§ Requirement: All material below is to be reproduced exactly.

════

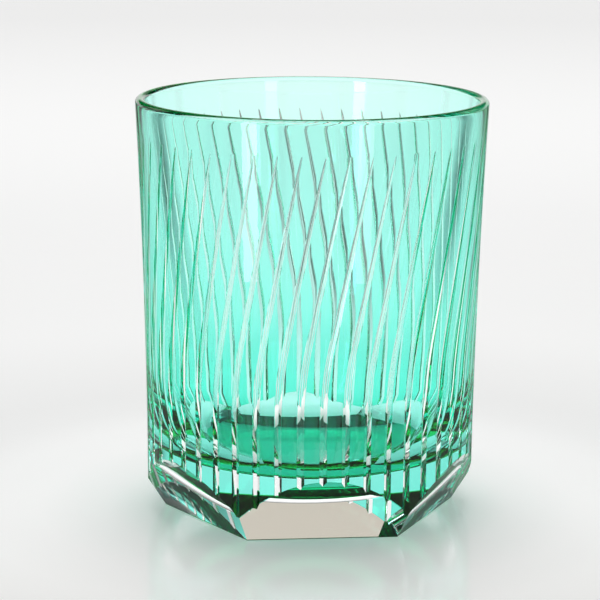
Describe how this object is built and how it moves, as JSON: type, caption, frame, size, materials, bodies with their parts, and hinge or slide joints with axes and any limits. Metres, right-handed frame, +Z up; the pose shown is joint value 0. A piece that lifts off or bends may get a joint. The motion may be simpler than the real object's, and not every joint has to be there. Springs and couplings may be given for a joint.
{
  "type": "whisky tumbler",
  "caption": "Cased cut-glass whisky tumbler: thick clear crystal cup under a thin emerald overlay, swept V-cuts round the wall and a flat-faceted hexagonal foot.",
  "frame": {"origin": "centre of the flat base, on the surface that the tumbler stands on", "axes": "+Z up along the axis of the cup, towards the rim; -Y out of the middle of one foot facet"},
  "size_m": [0.0798, 0.0798, 0.095],
  "materials": {
    "clear_crystal": "fire-polished and cut-polished, water-clear",
    "emerald_glass": "polished transparent emerald overlay"
  },
  "bodies": {
    "root": {"crystal_cup": "clear_crystal", "emerald_overlay": "emerald_glass"}
  },
  "joints": []
}
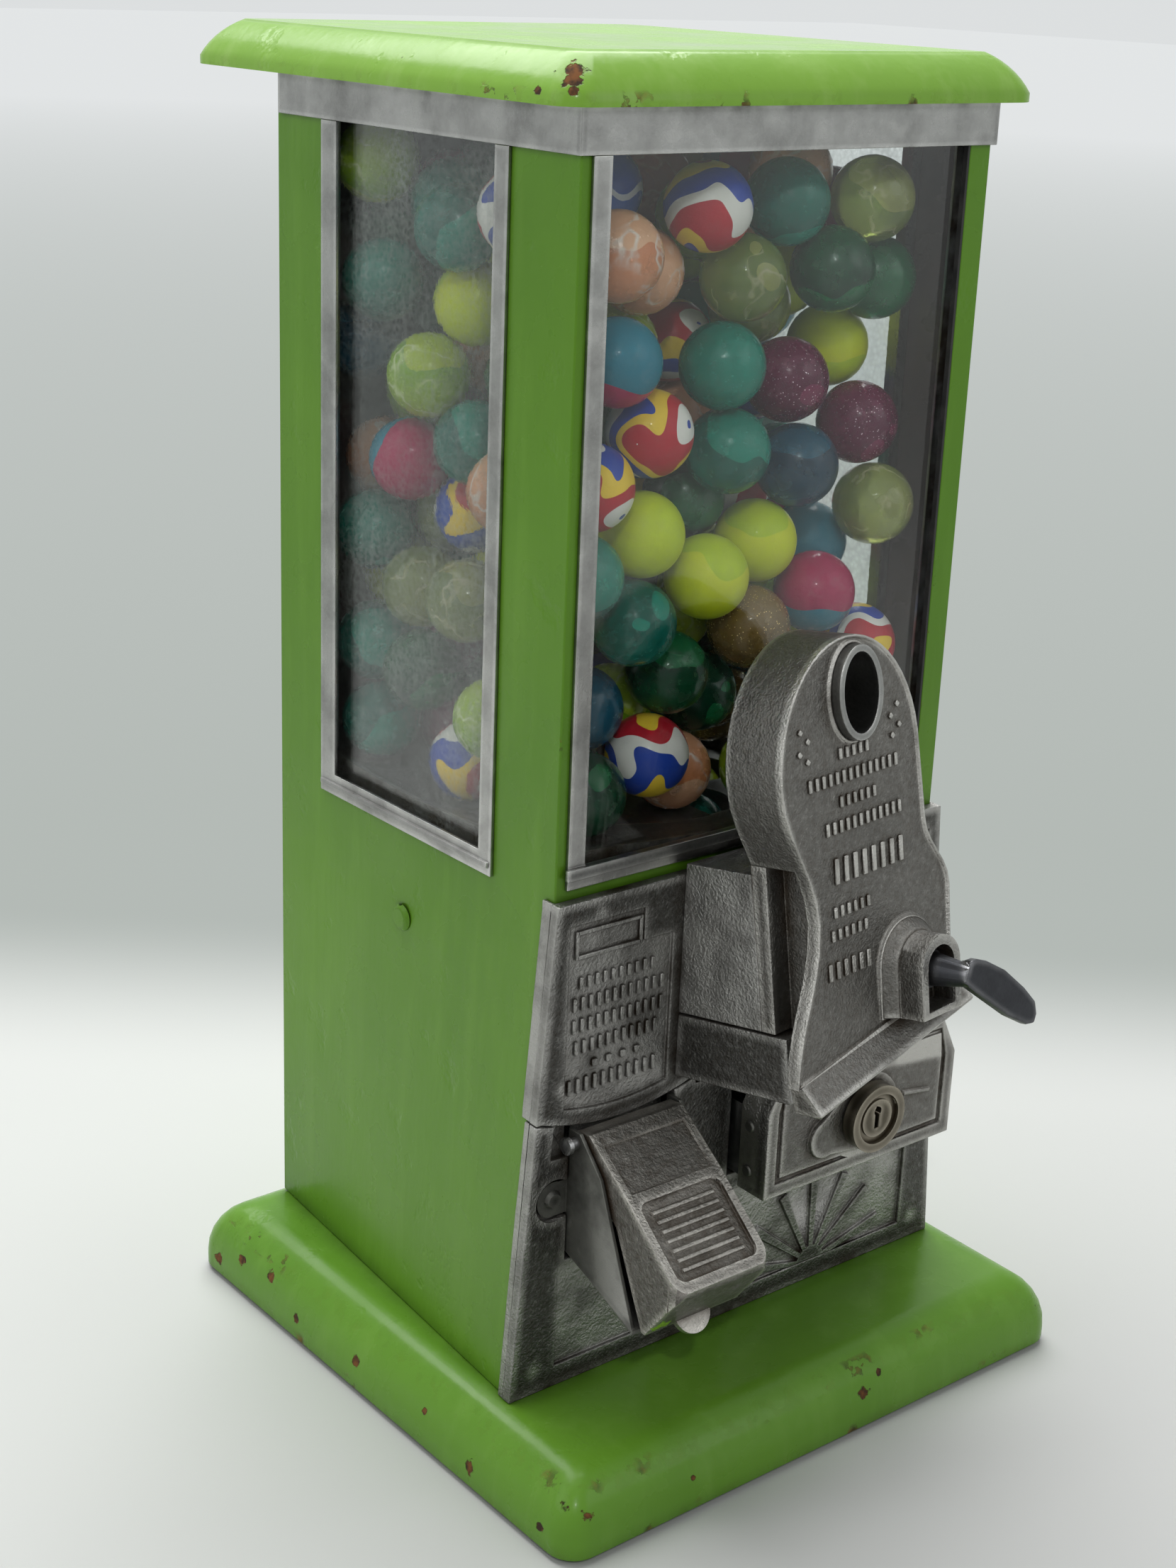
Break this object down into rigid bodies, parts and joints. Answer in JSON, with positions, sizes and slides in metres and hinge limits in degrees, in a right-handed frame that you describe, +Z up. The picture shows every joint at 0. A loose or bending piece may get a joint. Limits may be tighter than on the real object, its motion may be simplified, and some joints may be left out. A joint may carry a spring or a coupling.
{
  "type": "gumball vending machine",
  "caption": "Countertop ball vending machine with glass hopper, hinged lid, coin handle turning a vend wheel, chute flap and lockable cash drawer.",
  "frame": {"origin": "on the floor under the middle of the cabinet's plan, in the bottom face of the rubber pad", "axes": "+Z up, -Y towards the front with the coin head, +X to the right seen from the front"},
  "size_m": [0.203, 0.2475, 0.402],
  "materials": {
    "green_enamel": "gloss enamel, chipped at the edges",
    "bright_aluminium": "satin polished strip",
    "cast_aluminium": "sand cast, rubbed bright on raised edges",
    "steel": "plain",
    "dark_steel": "blackened, worn",
    "brass": "plain",
    "lock_brass": "worn nickel over brass",
    "window_glass": "clear, dusty inside",
    "pad_rubber": "matte",
    "ball_rubber": "smooth, many colours"
  },
  "bodies": {
    "cabinet": {"base": "green_enamel", "base_pad": "pad_rubber", "cabinet": "green_enamel", "case_screws": "steel", "trim_band": "bright_aluminium", "case_leaf": "steel", "hinge_pin": "steel", "left_window_trim": "bright_aluminium", "right_window_trim": "bright_aluminium", "front_window_trim": "bright_aluminium", "left_glass": "window_glass", "right_glass": "window_glass", "front_glass": "window_glass", "glass_clips": "steel", "upper_plate": "cast_aluminium", "lower_plate": "cast_aluminium", "plate_screws": "steel", "mech_housing": "cast_aluminium", "mech_ledge": "cast_aluminium", "coin_head": "cast_aluminium", "coin_ring": "bright_aluminium", "coin_track": "steel", "handle_bush": "brass", "pawl_pin": "steel", "shaft_bracket": "steel", "hopper_floor": "cast_aluminium", "wheel_spindle": "steel", "drop_guard": "steel", "ball_load": "ball_rubber", "inner_chute": "cast_aluminium", "chute_sides": "bright_aluminium", "chute_rivets": "bright_aluminium", "flap_pin": "steel", "box_runners": "steel", "side_rivets": "green_enamel"},
    "lid": {"lid": "green_enamel", "lid_leaf": "steel"},
    "handle": {"handle_shaft": "steel", "thumb_handle": "dark_steel", "coin_wheel": "brass", "pinion": "brass"},
    "wheel": {"vend_wheel": "bright_aluminium", "wheel_pegs": "steel", "agitator": "cast_aluminium", "pocket_balls": "ball_rubber"},
    "pawl": {"coin_pawl": "steel"},
    "flap": {"chute_flap": "cast_aluminium"},
    "drawer": {"cash_door": "cast_aluminium", "cash_box": "dark_steel", "box_rivets": "bright_aluminium", "lock_barrel": "lock_brass", "lock_nut": "lock_brass"},
    "lock": {"lock_plug": "lock_brass", "lock_cam": "steel"}
  },
  "joints": [
    {"name": "lid_hinge", "type": "hinge", "parent": "cabinet", "child": "lid", "pos_m": [0, 0.0751, 0.3852], "axis": [-1, 0, 0], "range_deg": [0, 92]},
    {"name": "handle_turn", "type": "hinge", "parent": "cabinet", "child": "handle", "pos_m": [0.01196, -0.07032, 0.14712], "axis": [-0.1204, 0.9803, -0.1564], "range_deg": [0, 360]},
    {"name": "wheel_turn", "type": "hinge", "parent": "cabinet", "child": "wheel", "pos_m": [0.0028, 0.0043, 0.166], "axis": [0, 0, 1], "range_deg": [0, 60]},
    {"name": "pawl_swing", "type": "hinge", "parent": "cabinet", "child": "pawl", "pos_m": [-0.00783, -0.1061, 0.17464], "axis": [0.1204, -0.9803, 0.1564], "range_deg": [0, 12]},
    {"name": "flap_hinge", "type": "hinge", "parent": "cabinet", "child": "flap", "pos_m": [-0.049, -0.077, 0.105], "axis": [-1, 0, 0], "range_deg": [0, 50]},
    {"name": "drawer_slide", "type": "slide", "parent": "cabinet", "child": "drawer", "axis": [0, -1, 0], "range_m": [0, 0.08]},
    {"name": "lock_turn", "type": "hinge", "parent": "drawer", "child": "lock", "pos_m": [0.033, -0.092, 0.092], "axis": [0, -1, 0], "range_deg": [0, 90]}
  ],
  "couplings": [
    {"joint": "wheel_turn", "follows": "handle_turn", "ratio": 0.16667}
  ]
}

════

§ Response to this exercise:
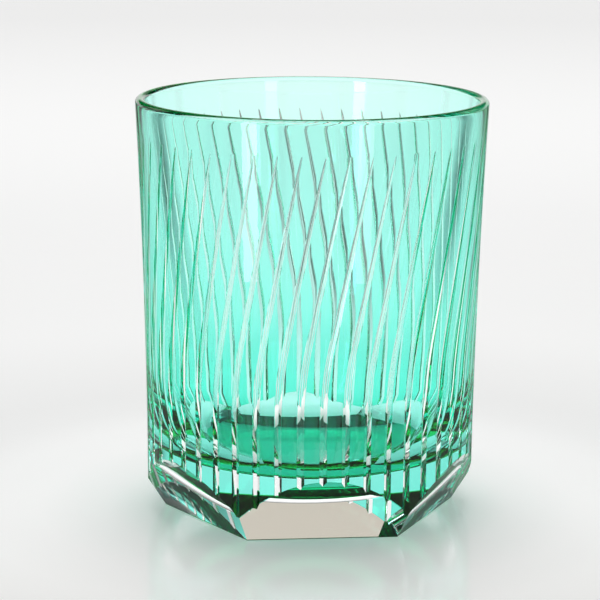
Describe how this object is built and how it moves, as JSON: type, caption, frame, size, materials, bodies with their parts, and hinge or slide joints with axes and any limits. Metres, right-handed frame, +Z up; the pose shown is joint value 0. A piece that lifts off or bends may get a joint. The motion may be simpler than the real object's, and not every joint has to be there. Springs and couplings may be given for a joint.
{
  "type": "whisky tumbler",
  "caption": "Cased cut-glass whisky tumbler: thick clear crystal cup under a thin emerald overlay, swept V-cuts round the wall and a flat-faceted hexagonal foot.",
  "frame": {"origin": "centre of the flat base, on the surface that the tumbler stands on", "axes": "+Z up along the axis of the cup, towards the rim; -Y out of the middle of one foot facet"},
  "size_m": [0.0798, 0.0798, 0.095],
  "materials": {
    "clear_crystal": "fire-polished and cut-polished, water-clear",
    "emerald_glass": "polished transparent emerald overlay"
  },
  "bodies": {
    "root": {"crystal_cup": "clear_crystal", "emerald_overlay": "emerald_glass"}
  },
  "joints": []
}
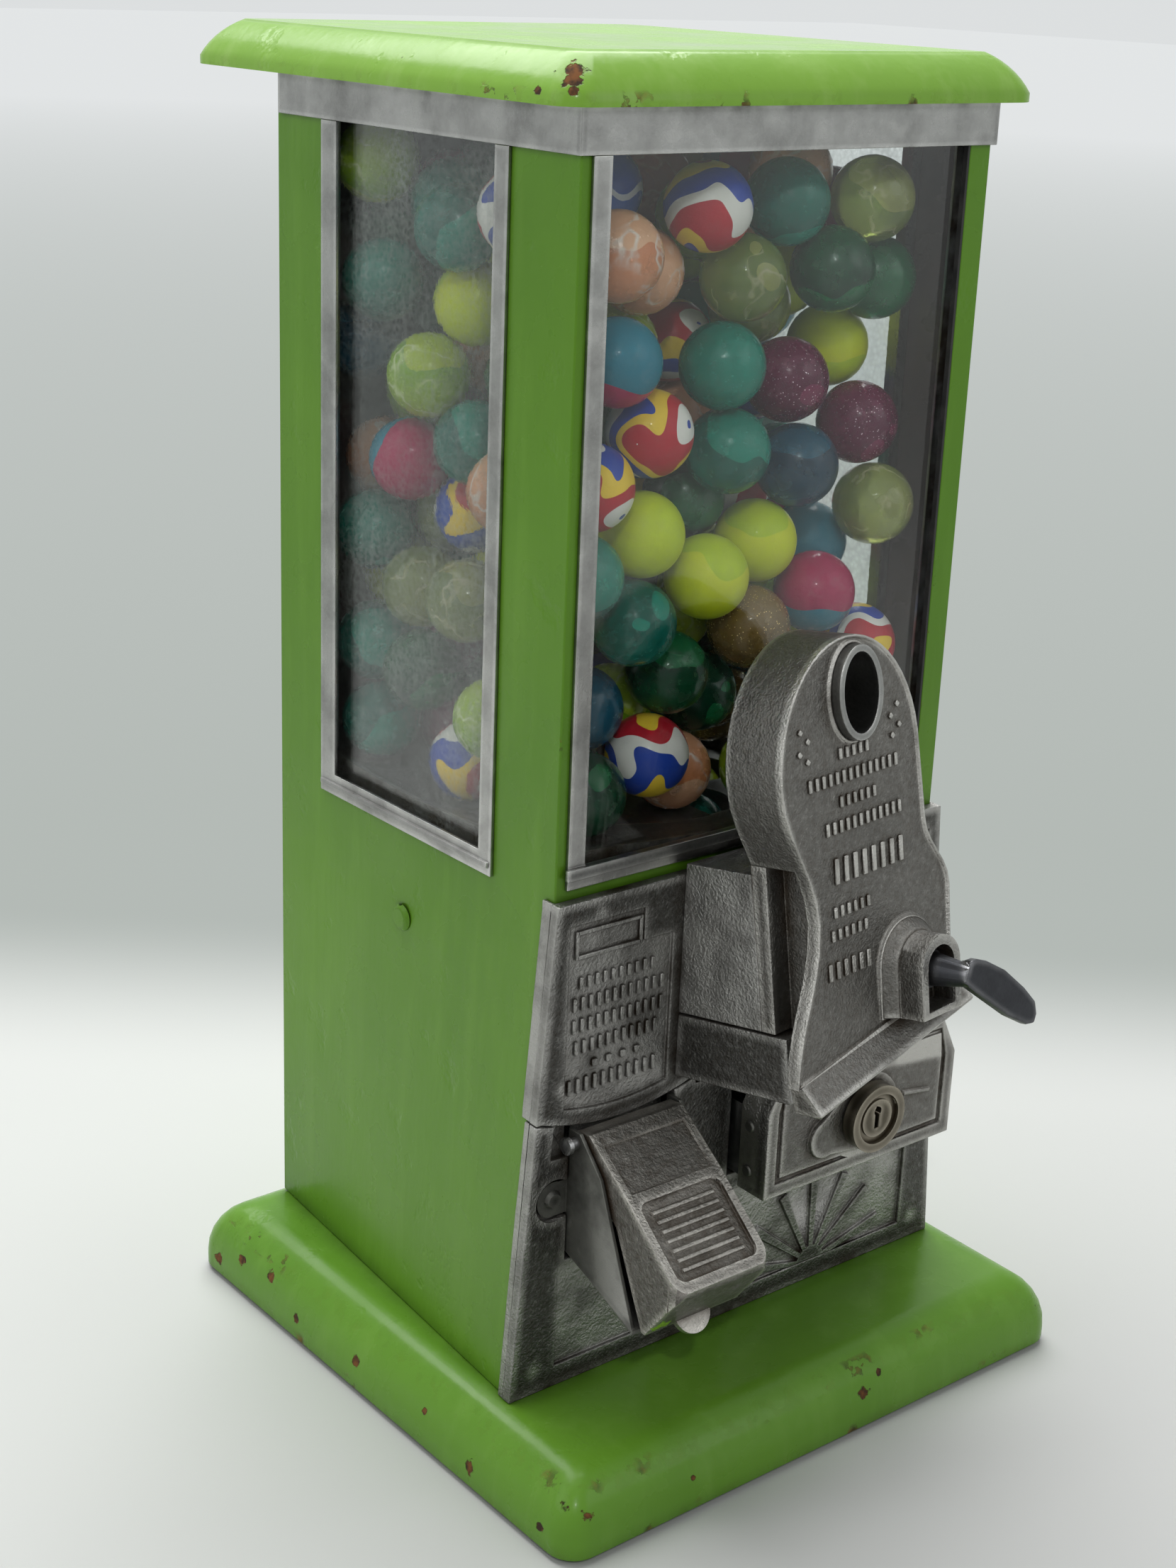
Break this object down into rigid bodies, parts and joints. Answer in JSON, with positions, sizes and slides in metres and hinge limits in degrees, in a right-handed frame that you describe, +Z up. The picture shows every joint at 0. A loose or bending piece may get a joint. Limits may be tighter than on the real object, its motion may be simplified, and some joints may be left out. A joint may carry a spring or a coupling.
{
  "type": "gumball vending machine",
  "caption": "Countertop ball vending machine with glass hopper, hinged lid, coin handle turning a vend wheel, chute flap and lockable cash drawer.",
  "frame": {"origin": "on the floor under the middle of the cabinet's plan, in the bottom face of the rubber pad", "axes": "+Z up, -Y towards the front with the coin head, +X to the right seen from the front"},
  "size_m": [0.203, 0.2475, 0.402],
  "materials": {
    "green_enamel": "gloss enamel, chipped at the edges",
    "bright_aluminium": "satin polished strip",
    "cast_aluminium": "sand cast, rubbed bright on raised edges",
    "steel": "plain",
    "dark_steel": "blackened, worn",
    "brass": "plain",
    "lock_brass": "worn nickel over brass",
    "window_glass": "clear, dusty inside",
    "pad_rubber": "matte",
    "ball_rubber": "smooth, many colours"
  },
  "bodies": {
    "cabinet": {"base": "green_enamel", "base_pad": "pad_rubber", "cabinet": "green_enamel", "case_screws": "steel", "trim_band": "bright_aluminium", "case_leaf": "steel", "hinge_pin": "steel", "left_window_trim": "bright_aluminium", "right_window_trim": "bright_aluminium", "front_window_trim": "bright_aluminium", "left_glass": "window_glass", "right_glass": "window_glass", "front_glass": "window_glass", "glass_clips": "steel", "upper_plate": "cast_aluminium", "lower_plate": "cast_aluminium", "plate_screws": "steel", "mech_housing": "cast_aluminium", "mech_ledge": "cast_aluminium", "coin_head": "cast_aluminium", "coin_ring": "bright_aluminium", "coin_track": "steel", "handle_bush": "brass", "pawl_pin": "steel", "shaft_bracket": "steel", "hopper_floor": "cast_aluminium", "wheel_spindle": "steel", "drop_guard": "steel", "ball_load": "ball_rubber", "inner_chute": "cast_aluminium", "chute_sides": "bright_aluminium", "chute_rivets": "bright_aluminium", "flap_pin": "steel", "box_runners": "steel", "side_rivets": "green_enamel"},
    "lid": {"lid": "green_enamel", "lid_leaf": "steel"},
    "handle": {"handle_shaft": "steel", "thumb_handle": "dark_steel", "coin_wheel": "brass", "pinion": "brass"},
    "wheel": {"vend_wheel": "bright_aluminium", "wheel_pegs": "steel", "agitator": "cast_aluminium", "pocket_balls": "ball_rubber"},
    "pawl": {"coin_pawl": "steel"},
    "flap": {"chute_flap": "cast_aluminium"},
    "drawer": {"cash_door": "cast_aluminium", "cash_box": "dark_steel", "box_rivets": "bright_aluminium", "lock_barrel": "lock_brass", "lock_nut": "lock_brass"},
    "lock": {"lock_plug": "lock_brass", "lock_cam": "steel"}
  },
  "joints": [
    {"name": "lid_hinge", "type": "hinge", "parent": "cabinet", "child": "lid", "pos_m": [0, 0.0751, 0.3852], "axis": [-1, 0, 0], "range_deg": [0, 92]},
    {"name": "handle_turn", "type": "hinge", "parent": "cabinet", "child": "handle", "pos_m": [0.01196, -0.07032, 0.14712], "axis": [-0.1204, 0.9803, -0.1564], "range_deg": [0, 360]},
    {"name": "wheel_turn", "type": "hinge", "parent": "cabinet", "child": "wheel", "pos_m": [0.0028, 0.0043, 0.166], "axis": [0, 0, 1], "range_deg": [0, 60]},
    {"name": "pawl_swing", "type": "hinge", "parent": "cabinet", "child": "pawl", "pos_m": [-0.00783, -0.1061, 0.17464], "axis": [0.1204, -0.9803, 0.1564], "range_deg": [0, 12]},
    {"name": "flap_hinge", "type": "hinge", "parent": "cabinet", "child": "flap", "pos_m": [-0.049, -0.077, 0.105], "axis": [-1, 0, 0], "range_deg": [0, 50]},
    {"name": "drawer_slide", "type": "slide", "parent": "cabinet", "child": "drawer", "axis": [0, -1, 0], "range_m": [0, 0.08]},
    {"name": "lock_turn", "type": "hinge", "parent": "drawer", "child": "lock", "pos_m": [0.033, -0.092, 0.092], "axis": [0, -1, 0], "range_deg": [0, 90]}
  ],
  "couplings": [
    {"joint": "wheel_turn", "follows": "handle_turn", "ratio": 0.16667}
  ]
}